Embora conhecida no português de Portugal, mesmo no âmbito literário, parece que a locução «de coração» tem maior tradição no Brasil.
Na atualidade, parecem encontrar-se sinais, pelo menos, no léxico – incluindo as expressões fixas –, de alguma certa convergência entre as diferentes variedades do português, a que não será estranha a facilidade de comunicação entre falantes de regiões diferentes e afastadas. Esta situação talvez seja mais observável em Portugal, em consequência do contacto prolongado com o português do Brasil pelos meios audiovisuais ou pela presença de comunidades não só desse país mas também de outros países de língua portuguesa. Não admira, por isso, que por vezes o uso de certas expressões se evidencie como mais típico do Brasil ou de Angola, sem que tal exclua a sua deteção em Portugal com frequência crescente.
Relativamente a «de coração», em vários dicionários gerais e especializados, portugueses ou brasileiros, encontram-se habitualmente registos das expressões «do coração» e «de todo o coração» – e não simplesmente «de coração». No entanto, um dicionário brasileiro – o Dicionário UNESP do Português Contemporâneo (2004) – acolhe como subentrada de coração a locução «de (todo) coração», que significa «com todo o prazer, sinceramente» e cujo registo sugere que se emprega quer como «de todo coração» quer como simplesmente «de coração». E, querendo comparar textos portugueses com textos brasileiros por meio do Corpus do Português (CP), nota-se que é mais frequente ocorrer «de coração» a modificar verbos nos textos do Brasil. Na verdade, no CP, em 64 ocorrências de «de coração», 14 estão a associadas a verbos, que podem ser interpretados como «fazer alguma coisa de coração», isto é, «fazer alguma coisa com todo o prazer/sinceramente», como ocorre na seguinte abonação:
1. «Incapaz de namorar dois homens ao mesmo tempo, se entregando de coração nas mãos àquele de quem gostava.» (Rachel de Queiroz, Dôra, Doralina, 1975 in Corpus do Português)

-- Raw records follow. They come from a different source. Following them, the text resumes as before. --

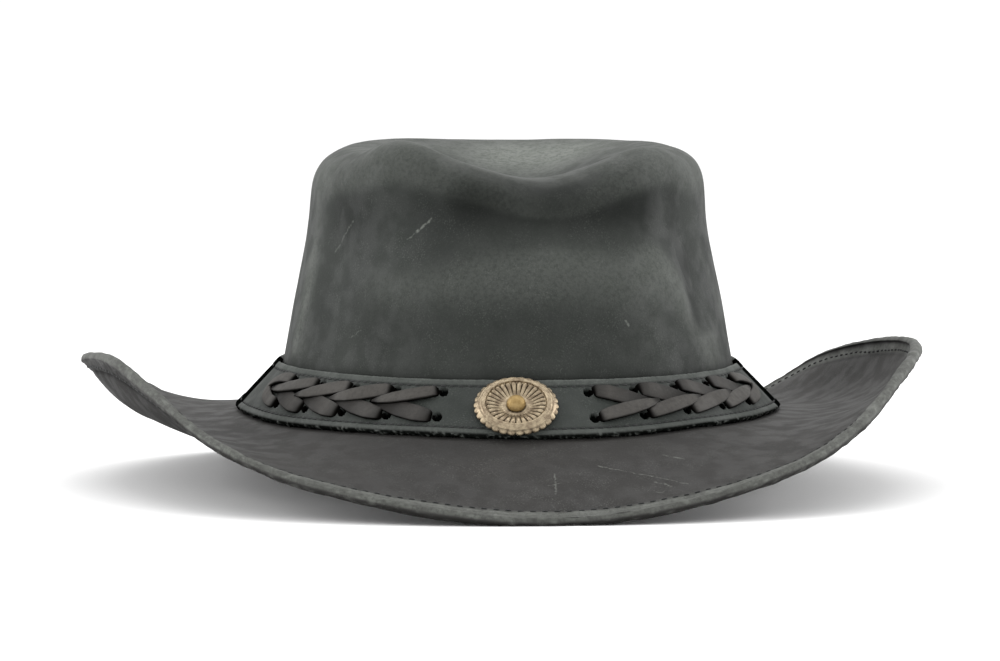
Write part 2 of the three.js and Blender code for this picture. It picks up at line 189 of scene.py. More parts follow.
def pixel_ray(pixel):
    """Start and direction of the line of sight through a pixel of the photograph."""
    forward = (camera_aim() - camera_place()).normalized()
    right = forward.cross(Vector((0, 0, 1))).normalized()
    up = right.cross(forward)
    across = (pixel[0] - PHOTO_WIDTH / 2) / FOCAL_PIXELS
    down = (pixel[1] - PHOTO_HEIGHT / 2) / FOCAL_PIXELS
    return camera_place(), (forward + right * across - up * down).normalized()


# Meshes

def link_piece(name, mesh):
    piece = bpy.data.objects.new(name, mesh)
    bpy.context.scene.collection.objects.link(piece)
    return piece


def mesh_piece(name, corners, faces):
    """A smooth mesh object from corners in millimetres."""
    mesh = bpy.data.meshes.new(name)
    mesh.from_pydata((np.asarray(corners) * MM).tolist(), [], faces)
    mesh.validate()
    mesh.polygons.foreach_set("use_smooth", [True] * len(mesh.polygons))
    return link_piece(name, mesh)


def mesh_corners(mesh):
    values = np.empty(3 * len(mesh.vertices))
    mesh.vertices.foreach_get("co", values)
    return values.reshape(-1, 3) / MM


def corners_of(piece):
    return mesh_corners(piece.data)


def normals_of(piece):
    values = np.empty(3 * len(piece.data.vertices))
    piece.data.vertex_normals.foreach_get("vector", values)
    return values.reshape(-1, 3)


def move_corners(piece, corners):
    piece.data.vertices.foreach_set("co", (corners * MM).ravel())
    piece.data.update()


def mark(piece, name, values):
    """A named number at each corner, which the materials read."""
    attribute = piece.data.attributes.new(name, "FLOAT", "POINT")
    attribute.data.foreach_set("value", np.asarray(values, dtype=float))


def dress(piece, slot, material, *nodes):
    piece.data.materials.clear()
    piece.data.materials.append(material)
    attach(piece, BODY)
    if nodes:
        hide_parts(*nodes)


def grid_faces(rows, columns, closed_rows=False, closed_columns=False, start=0):
    """Quads between a grid's corners, which are numbered along each row in turn."""
    faces = []
    for row in range(rows if closed_rows else rows - 1):
        for column in range(columns if closed_columns else columns - 1):
            after_row = (row + 1) % rows
            after_column = (column + 1) % columns
            faces.append((
                start + row * columns + column,
                start + row * columns + after_column,
                start + after_row * columns + after_column,
                start + after_row * columns + column,
            ))
    return faces


def tube_faces(rings, sides, start=0):
    """Quads round a tube of rings, and a face over either end."""
    faces = grid_faces(rings, sides, closed_columns=True, start=start)
    faces.append(tuple(start + side for side in reversed(range(sides))))
    faces.append(tuple(start + (rings - 1) * sides + side for side in range(sides)))
    return faces


def read_between(rows, known, at, period=None):
    """Rows of places read off between where they are known."""
    return np.stack([np.interp(at, known, rows[:, axis], period=period) for axis in range(3)], axis=-1)


ROUNDING_PASSES = 3
ROUNDING_SHARE = 0.8


def evaluated_corners(piece):
    """The corners of a piece with its rounding on."""
    bpy.context.view_layer.update()
    return mesh_corners(piece.evaluated_get(bpy.context.evaluated_depsgraph_get()).data)


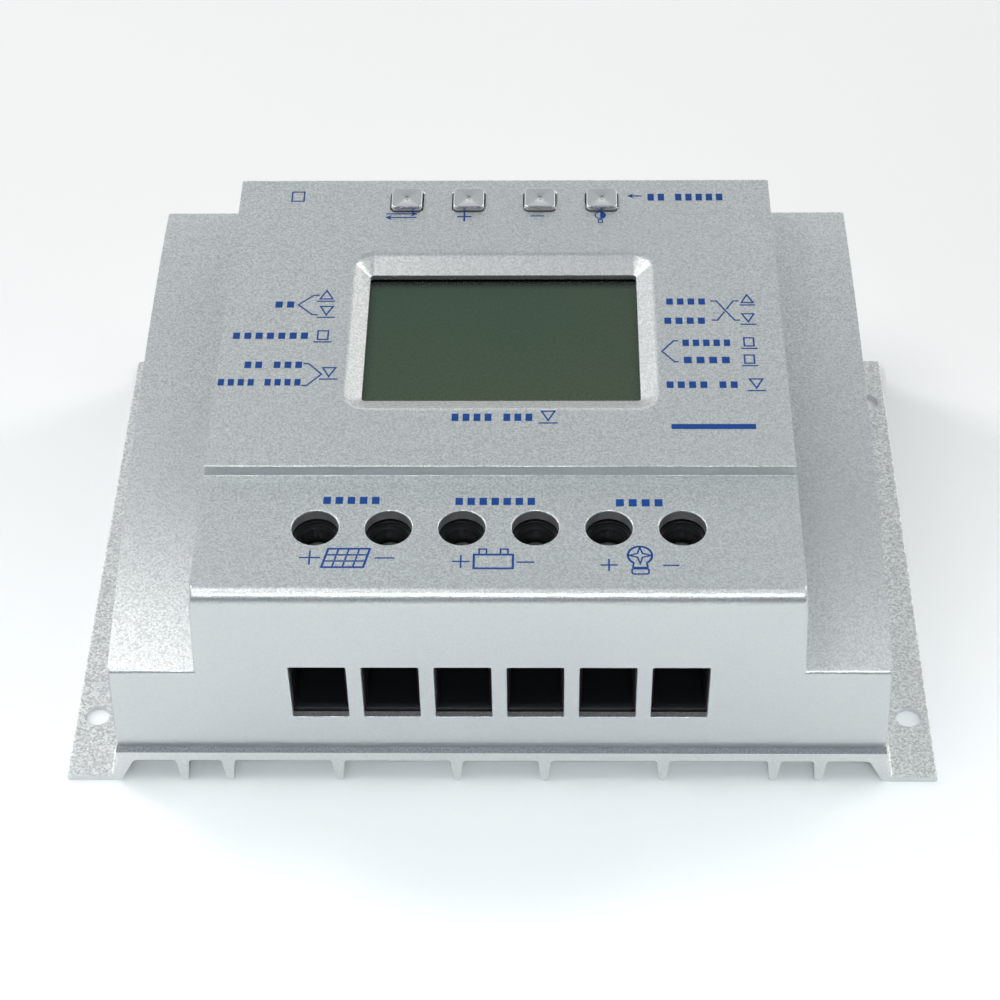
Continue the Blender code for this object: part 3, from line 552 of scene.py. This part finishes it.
def cover_room():
    """The room inside the cover, less the display's frame."""
    below = RIM_Z - 5
    front, rear = FRONT_Y + FRONT_WALL, REAR_Y - SIDE_WALL
    low, high = LOW_TOP_Z - TOP_WALL, HIGH_TOP_Z - TOP_WALL
    step_y = STEP_Y + TOP_WALL
    bm = bmesh.new()
    drafted(bm, [(front, below), (front, low), (step_y, low), (step_y + STEP_RUN, high), (rear, high),
                 (rear, below)], block_half, SIDE_WALL)
    room = solid("room", bm)

    bm = bmesh.new()
    roof = wing_roof(SIDE_WALL, front + 0.1, rear - 0.1, 32)
    drafted(bm, [(front + 0.1, below - 1)] + roof + [(rear - 0.1, below - 1)], wing_half, SIDE_WALL)
    combine(room, [solid("room_wings", bm)], "UNION")

    bm = bmesh.new()
    half_x, half_y = (half + wall for half, wall in zip(WINDOW_HALF, FRAME_WALL))
    add_box(bm, (-half_x, half_x), (DISPLAY_Y - half_y, DISPLAY_Y + half_y), (WINDOW_LIP_Z, HIGH_TOP_Z))
    return combine(room, [solid("window_frame", bm)])


def display_dish():
    """The sloping frame round the display, with its outer edge eased into the top, and the window."""
    centre = (0, DISPLAY_Y)
    floor = HIGH_TOP_Z - DISH_DEPTH
    slopes = [math.atan2(DISH_DEPTH, outer - inner) for outer, inner in zip(DISH_HALF, WINDOW_HALF)]
    eased = 0.42
    bends = [eased / (1 - math.cos(slope)) for slope in slopes]
    rings = []

    def ring(half_x, half_y, radius, z):
        rings.append(rounded_ring(half_x, half_y, radius, z, centre, 12))

    lip = 0.2
    ring(*WINDOW_HALF, WINDOW_RADIUS, WINDOW_LIP_Z - 2)
    ring(*WINDOW_HALF, WINDOW_RADIUS, floor - lip)
    for outward, down in reversed(quarter(lip, 3)):
        halves = [half + outward for half in WINDOW_HALF]
        ring(*halves, WINDOW_RADIUS + outward, floor - down + 0.02)
    steps = 8
    for step in range(steps, -1, -1):
        down = eased * step / steps
        halves = []
        for half, slope, bend in zip(DISH_HALF, slopes, bends):
            lean = math.acos(1 - down / bend)
            halves.append(half + bend * (math.tan(slope / 2) - math.sin(lean)))
        ring(*halves, DISH_RADIUS + halves[0] - DISH_HALF[0], HIGH_TOP_Z - down)
    ring(*halves, DISH_RADIUS + halves[0] - DISH_HALF[0], HIGH_TOP_Z + 1)
    bm = bmesh.new()
    add_loft(bm, rings)
    return solid("dish", bm)


def round_hole(bm, centre, radius, top, ease, depth):
    """A cutter for a hole down from top, its edge eased by a quarter round."""
    rings = [circle(radius, top - depth, centre)]
    rings += [circle(radius + outward, top - down, centre) for outward, down in reversed(quarter(ease))]
    rings.append(circle(radius + ease, top + 1, centre))
    add_loft(bm, rings)


def cover_openings():
    bm = bmesh.new()
    half_x, half_y = (half + CAP_GAP for half in CAP_HALF)
    radius, ease = CAP_RADIUS + CAP_GAP, 0.25
    for centre in BUTTON_SPOTS:
        rings = [rounded_ring(half_x, half_y, radius, HIGH_TOP_Z - TOP_WALL - 1, centre)]
        for outward, down in reversed(quarter(ease, 4)):
            rings.append(rounded_ring(half_x + outward, half_y + outward, radius + outward,
                                      HIGH_TOP_Z - down, centre))
        rings.append(rounded_ring(half_x + ease, half_y + ease, radius + ease, HIGH_TOP_Z + 1, centre))
        add_loft(bm, rings)
    for centre in WAY_SPOTS:
        round_hole(bm, centre, DRIVER_HOLE_RADIUS, LOW_TOP_Z, 0.35, TOP_WALL + 1)
    half_z, radius, ease = (SLOT_Z[1] - SLOT_Z[0]) / 2, 0.35, 0.2
    for x, _ in WAY_SPOTS:
        centre = (x, middle(SLOT_Z))
        ring = rounded_ring(SLOT_HALF, half_z, radius, 0, centre, 4)
        rings = [upright(ring, FRONT_Y + FRONT_WALL + 1)]
        for outward, down in reversed(quarter(ease, 4)):
            ring = rounded_ring(SLOT_HALF + outward, half_z + outward, radius + outward, 0, centre, 4)
            rings.append(upright(ring, FRONT_Y + down))
        ring = rounded_ring(SLOT_HALF + ease, half_z + ease, radius + ease, 0, centre, 4)
        rings.append(upright(ring, FRONT_Y - 1))
        add_loft(bm, rings)
    return solid("openings", bm)


def cover():
    item = cover_outside()
    combine(item, [cover_room(), display_dish(), cover_openings()])
    finish_piece(item, COVER_PAINT, "controller", "cover", "top_cover")


# ---------------------------------------------------------------- heat sink

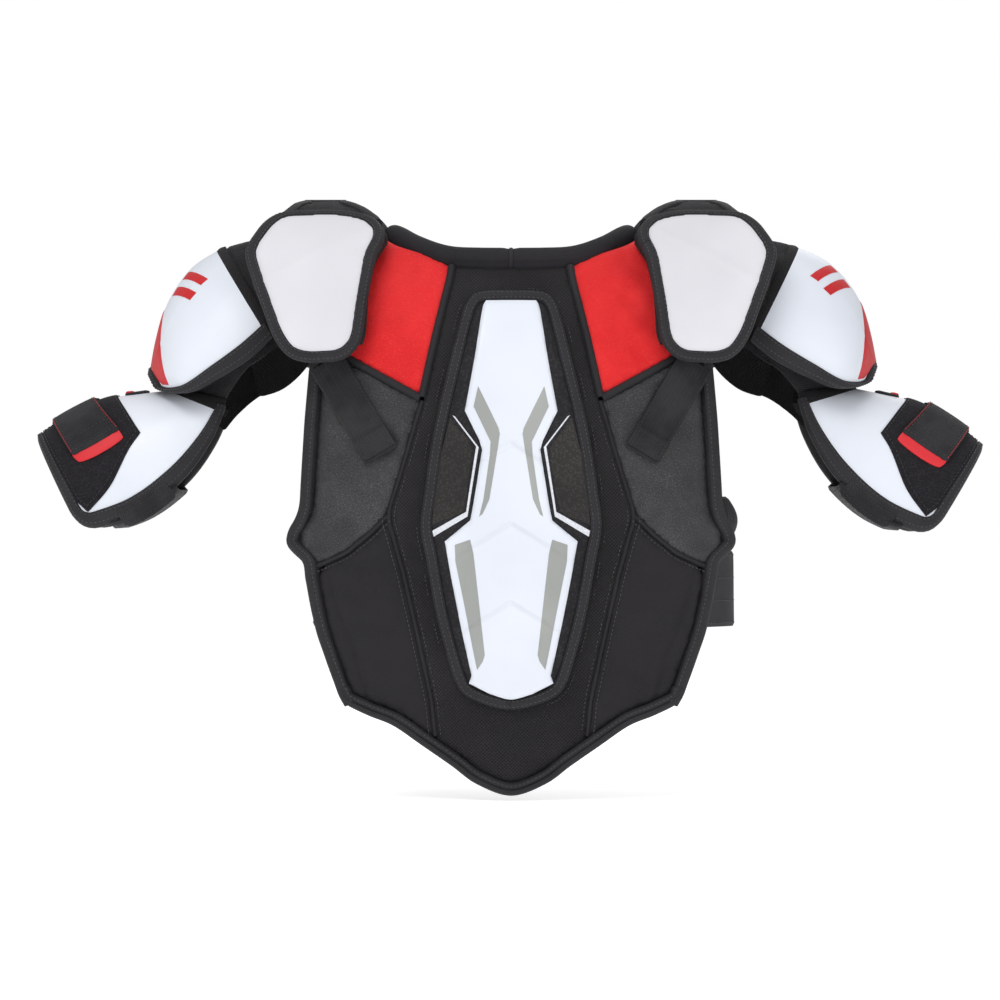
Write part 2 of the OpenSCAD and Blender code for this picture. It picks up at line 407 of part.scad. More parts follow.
back_centre_panel();
blade_panel(-1);  // back_blade_panel_left
blade_panel(1);  // back_blade_panel_right
side_panel(-1);  // back_side_panel_left
side_panel(1);  // back_side_panel_right
rear_yoke(-1);  // rear_yoke_left
rear_yoke(1);  // rear_yoke_right
back_liner();
back_edge_binding();
spine_guard_frame();
spine_guard_plate();
spine_guard_binding();
collar(-1);  // collar_left
collar(1);  // collar_right
rear_webbing();
shoulder_bridge(-1);  // shoulder_bridge_left
shoulder_bridge(1);  // shoulder_bridge_right
chest_panel();
chest_liner();
chest_edge_binding();
sternum_plate();
chest_plates();
chest_loop_patches();
side_elastics();
wing_pad(-1);  // wing_pad_left
wing_pad(1);  // wing_pad_right
wing_plate(-1, false);  // wing_rear_plate_left
wing_plate(1, false);  // wing_rear_plate_right
wing_plate(-1, true);  // wing_front_plate_left
wing_plate(1, true);  // wing_front_plate_right
wing_binding(-1);  // wing_binding_left
wing_binding(1);  // wing_binding_right
cup_shell(-1);  // cup_shell_left
cup_shell(1);  // cup_shell_right
cup_liner(-1);  // cup_liner_left
cup_liner(1);  // cup_liner_right
cup_binding(-1);  // cup_binding_left
cup_binding(1);  // cup_binding_right
cup_top_fabric(-1);  // cup_top_fabric_left
cup_top_fabric(1);  // cup_top_fabric_right
arm_sleeve(-1);  // arm_sleeve_left
arm_sleeve(1);  // arm_sleeve_right
guard_shell(-1);  // guard_shell_left
guard_shell(1);  // guard_shell_right
guard_liner(-1);  // guard_liner_left
guard_liner(1);  // guard_liner_right
guard_binding(-1);  // guard_binding_left
guard_binding(1);  // guard_binding_right
guard_loop_panel(-1);  // guard_loop_panel_left
guard_loop_panel(1);  // guard_loop_panel_right
arm_strap(-1);  // arm_strap_left
arm_strap(1);  // arm_strap_right
strap_hook_tab(-1);  // strap_hook_tab_left
strap_hook_tab(1);  // strap_hook_tab_right
strap_pull_tab(-1);  // strap_pull_tab_left
strap_pull_tab(1);  // strap_pull_tab_right
cup_link_strap(-1);  // cup_link_strap_left
cup_link_strap(1);  // cup_link_strap_right
belly_strap(-1);  // belly_strap_left
belly_strap(1);  // belly_strap_right
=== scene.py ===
import bpy
import bmesh
import math
import numpy as np
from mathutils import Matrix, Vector, geometry


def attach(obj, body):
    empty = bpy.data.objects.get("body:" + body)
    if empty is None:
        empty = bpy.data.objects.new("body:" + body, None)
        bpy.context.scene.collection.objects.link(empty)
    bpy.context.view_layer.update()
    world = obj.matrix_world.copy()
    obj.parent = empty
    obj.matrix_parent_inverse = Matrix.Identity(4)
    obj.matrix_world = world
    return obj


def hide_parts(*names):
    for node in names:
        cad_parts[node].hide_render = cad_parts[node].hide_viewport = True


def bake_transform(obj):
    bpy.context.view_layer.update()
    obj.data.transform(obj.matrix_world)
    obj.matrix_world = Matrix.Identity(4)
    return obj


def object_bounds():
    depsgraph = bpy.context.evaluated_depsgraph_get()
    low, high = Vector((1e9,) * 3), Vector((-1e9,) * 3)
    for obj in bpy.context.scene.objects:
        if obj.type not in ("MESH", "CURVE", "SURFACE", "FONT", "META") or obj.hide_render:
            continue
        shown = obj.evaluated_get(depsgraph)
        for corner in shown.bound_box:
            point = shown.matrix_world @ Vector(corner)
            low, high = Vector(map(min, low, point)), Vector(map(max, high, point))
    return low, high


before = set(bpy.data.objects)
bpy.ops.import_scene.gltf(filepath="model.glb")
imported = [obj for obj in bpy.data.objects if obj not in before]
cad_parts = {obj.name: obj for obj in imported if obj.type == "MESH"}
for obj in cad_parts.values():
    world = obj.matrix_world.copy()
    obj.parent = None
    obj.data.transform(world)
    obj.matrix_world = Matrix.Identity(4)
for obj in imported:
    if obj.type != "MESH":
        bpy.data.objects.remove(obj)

CAD_LO, CAD_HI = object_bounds()
MM = 0.001
TORSO = "torso_vest"
SIDES = ((1, "right"), (-1, "left"))


# ------------------------------------------------------------------ curves and tables
def interp(z, T):
    T = np.asarray(T, float)
    T = T[np.argsort(T[:, 0])]
    return np.interp(z, T[:, 0], T[:, 1])


def curve(P, s):
    P = np.asarray(P, float)
    flat = P.ndim == 1
    if flat:
        P = P[:, None]
    s = np.asarray(s, float)
    n = len(P) - 1
    f = np.minimum(np.clip(s, 0, 1) * n, n - 1e-6)
    i = np.floor(f).astype(int)
    t = (f - i)[..., None]
    a, b = P[np.maximum(i - 1, 0)], P[i]
    c, d = P[i + 1], P[np.minimum(i + 2, n)]
    r = 0.5 * (2 * b + (c - a) * t + (2 * a - 5 * b + 4 * c - d) * t * t + (3 * b - a - 3 * c + d) * t ** 3)
    return r[..., 0] if flat else r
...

Não se pense, contudo, que a expressão é completamente estranha aos textos de autores portugueses reunidos no CP. Na verdade, embora menos frequente, entre 60 ocorrências da sequência «de coração» no CP, conta-se uma efetivamente ilustrativa de «fazer alguma coisa de coração» (=«sinceramente»):
2. «... uma espécie de soberba afectuosa, era entre ambos um segredo com que confraternizavam de coração.» (Agustina Bessa Luís, Os Incuráveis, in CP).
Em suma, sem declarações categóricas acerca desta questão, dir-se-á que «de coração» é um uso bastante frequente no Brasil e menos em Portugal, onde parece preferir-se «de todo o coração» ou, mais enfaticamente, «de alma e coração» (cf. Grande Dicionário da Língua Portuguesa de José Pedro Machado).